The other thing I paid attention to in looking at the Rickard family genealogy was to see if there was any indication that Frederick Goss (1), the senior Fred b. 1701, might have married a relative of the Rickards. In short, could young Fred have married a cousin?
The reason for this inquiry is I am trying to pin down just who Fred, Sr. married. Most Goss genealogists report him as married, wife unknown. However, I have found some websites that show the senior Frederick married to Besty Richards (however, with no citation or documentation). Also, Ephrata records show a Frederick Gass "helpmate" Elisabeth Gass died in 1754. So, I am thinking Elisabeth could be Betsy and perhaps Richards could be Rickard? I believe that in those days marriage among cousins was more common than it is now. Anyway, in spite of alternate spellings for Rickard that include, Reichert, Raccurst and others, there was nothing I saw in Rickard family history to validate this theory.
You gotta keep trying...
So, I will continue my quest to determine if Frederick (2) was on the ship in 1727 with his mother and father and if his mother was Betsy Richards Gass and if she and the Frederick Gass "helpmate" Elisabeth Gass d. 1754 at Ephrata are one in the same.

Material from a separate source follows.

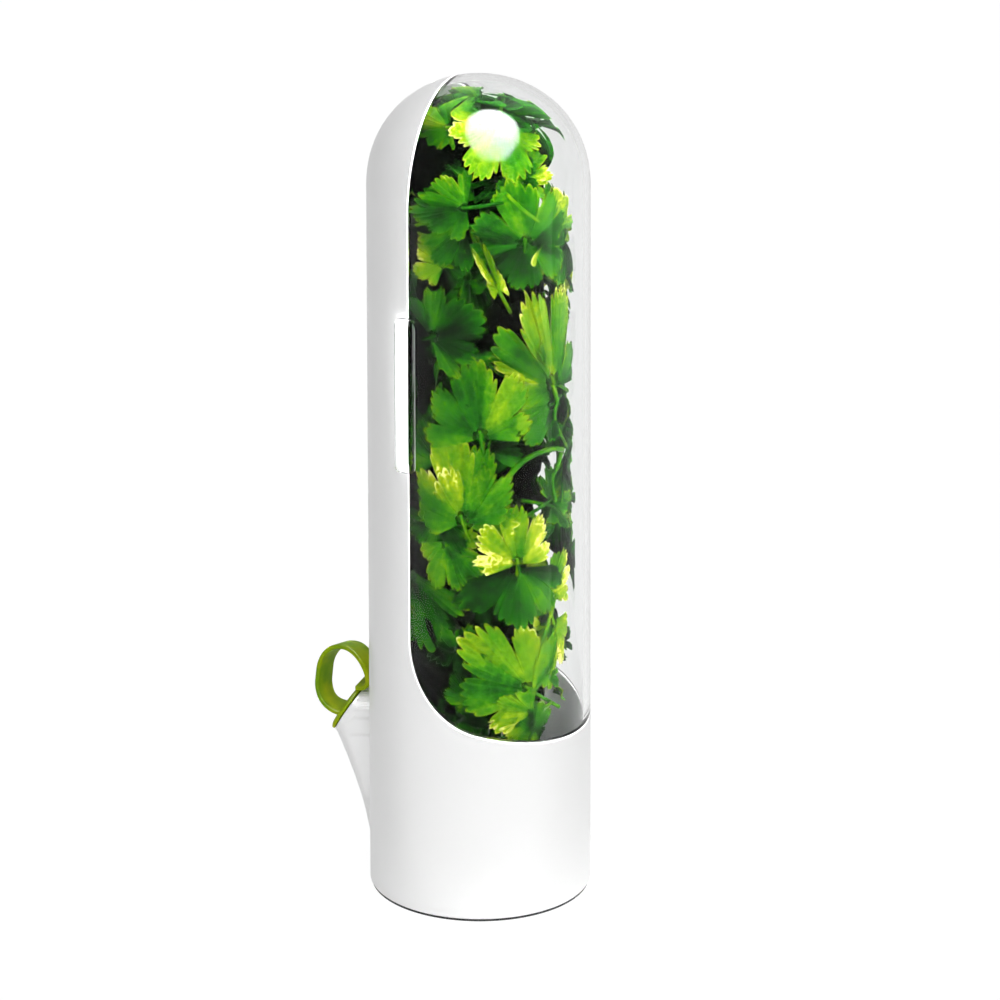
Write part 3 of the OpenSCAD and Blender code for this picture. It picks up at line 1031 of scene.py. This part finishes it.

Jan, this is great information. Thanks for sharing. I've fixed the relationship and date and finished up the merges in that area, with exception to the profiles managed by Timothy Dennis Larson. His tree has not yet been linked into the main tree, so someone from his tree will need to approve it first.
Let me know if you have any other corrections that you need help fixing.